Allison Hoover Bartlett's The Man Who Loved Books Too Much is a quick, readable look at the world of book collection. She dips into the history of bibliomania and provides vignettes of other characters, but mostly the book is an account of two men and the author's experiences in getting to know them. Ken Sanders is the owner of a rare book store in Salt Lake City who served for six years as the security chair of the Antiquarian Booksellers' Association. He embraced that role enthusiastically, improved methods for alerting members of the organization to recent thefts during his tenure, and doggedly pursued one particular repeat offender. John Charles Gilkey, like other bibliomaniacs, is obsessed with adding to his collection of rare books, but in his case the books have tended to come free of charge, courtesy of the sorry souls who were unlucky enough to have once handed over their credit cards to Gilkey when he worked at Saks Fifth Avenue. Gilkey methodically collected their numbers and identities and used the cards, months later, to fund hotel stays and book-buying junkets.

Bartlett spent a lot of time interviewing both men, and while neither quite comes alive on the page, Gilkey emerges as an interestingly flawed human being, possessed of a curiously selective sense of morality. For him, stealing rare books is illegal, perhaps, but hardly immoral, a means of evening the score against an unfair world that has not made him rich enough to own priceless books without stealing them.
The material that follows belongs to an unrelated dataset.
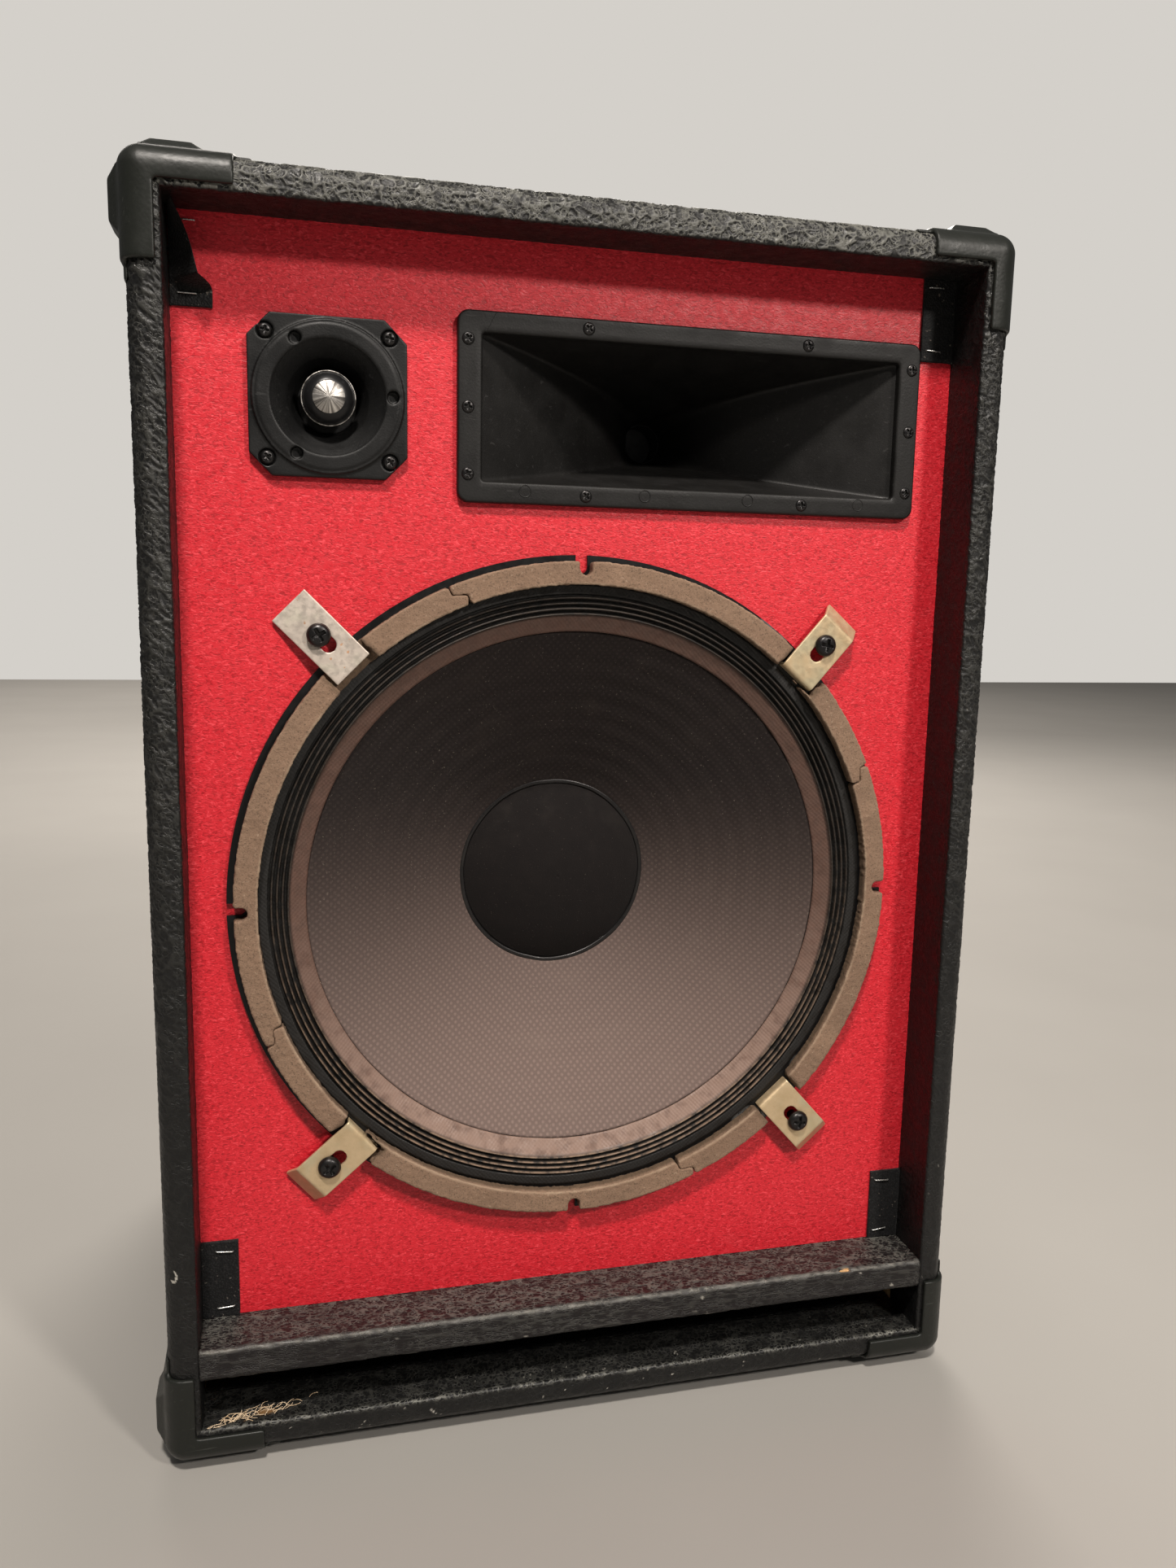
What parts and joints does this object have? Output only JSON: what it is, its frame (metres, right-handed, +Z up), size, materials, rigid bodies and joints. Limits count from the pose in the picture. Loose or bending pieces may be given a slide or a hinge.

His conscience about his misdeeds is clear. Bartlett spends some time with Gilkey's mother and sister as well--more exploration of this dysfunctional family would have made for a  more interesting book. Gilkey's mother, at least, seems to be thoroughly in denial about her son, whom she praises for his outstanding posture.
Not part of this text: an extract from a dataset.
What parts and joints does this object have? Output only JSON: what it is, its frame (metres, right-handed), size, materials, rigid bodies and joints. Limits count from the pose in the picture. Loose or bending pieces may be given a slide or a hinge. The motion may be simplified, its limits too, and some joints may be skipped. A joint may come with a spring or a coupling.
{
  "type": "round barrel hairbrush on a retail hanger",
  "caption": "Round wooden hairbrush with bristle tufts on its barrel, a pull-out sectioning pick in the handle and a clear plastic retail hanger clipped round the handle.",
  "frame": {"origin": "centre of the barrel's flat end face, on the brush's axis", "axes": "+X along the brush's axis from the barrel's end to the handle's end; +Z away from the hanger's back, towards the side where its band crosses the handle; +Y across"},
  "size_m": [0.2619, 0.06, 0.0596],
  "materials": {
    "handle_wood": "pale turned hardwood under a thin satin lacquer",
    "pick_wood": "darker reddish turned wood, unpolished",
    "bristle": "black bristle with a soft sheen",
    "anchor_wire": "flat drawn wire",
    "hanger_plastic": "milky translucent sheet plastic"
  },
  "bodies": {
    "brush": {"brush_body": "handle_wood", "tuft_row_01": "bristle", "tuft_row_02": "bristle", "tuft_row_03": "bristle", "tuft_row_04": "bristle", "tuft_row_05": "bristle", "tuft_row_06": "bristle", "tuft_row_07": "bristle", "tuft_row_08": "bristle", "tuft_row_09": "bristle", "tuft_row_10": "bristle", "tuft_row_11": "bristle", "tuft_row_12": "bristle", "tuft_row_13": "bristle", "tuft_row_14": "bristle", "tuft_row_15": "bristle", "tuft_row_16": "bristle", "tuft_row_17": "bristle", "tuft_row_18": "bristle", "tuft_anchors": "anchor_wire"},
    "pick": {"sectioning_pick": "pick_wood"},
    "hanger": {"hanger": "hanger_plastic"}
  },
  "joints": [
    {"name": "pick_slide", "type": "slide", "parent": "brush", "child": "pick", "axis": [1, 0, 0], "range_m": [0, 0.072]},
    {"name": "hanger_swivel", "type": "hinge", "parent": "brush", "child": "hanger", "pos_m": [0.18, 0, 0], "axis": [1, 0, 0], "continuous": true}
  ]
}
I don't really get the allure of collecting myself--books or anything else. Like the author, I understand that books can carry secondary meanings as physical objects: a book may be loved because of its place in your or someone else's history. But I don't relate to books in the same way that collectors apparently do, desiring to possess particular copies, and so I approach this story as something of an outsider. Bartlett's book is not a hard-hitting investigative piece by any means, and it probably won't offer anything new to readers familiar with book-collecting from their own experience or from other treatments of the subject. But for the non-specialist it's a good light introduction to the topic and to the lives of the two very different men whom the author profiles.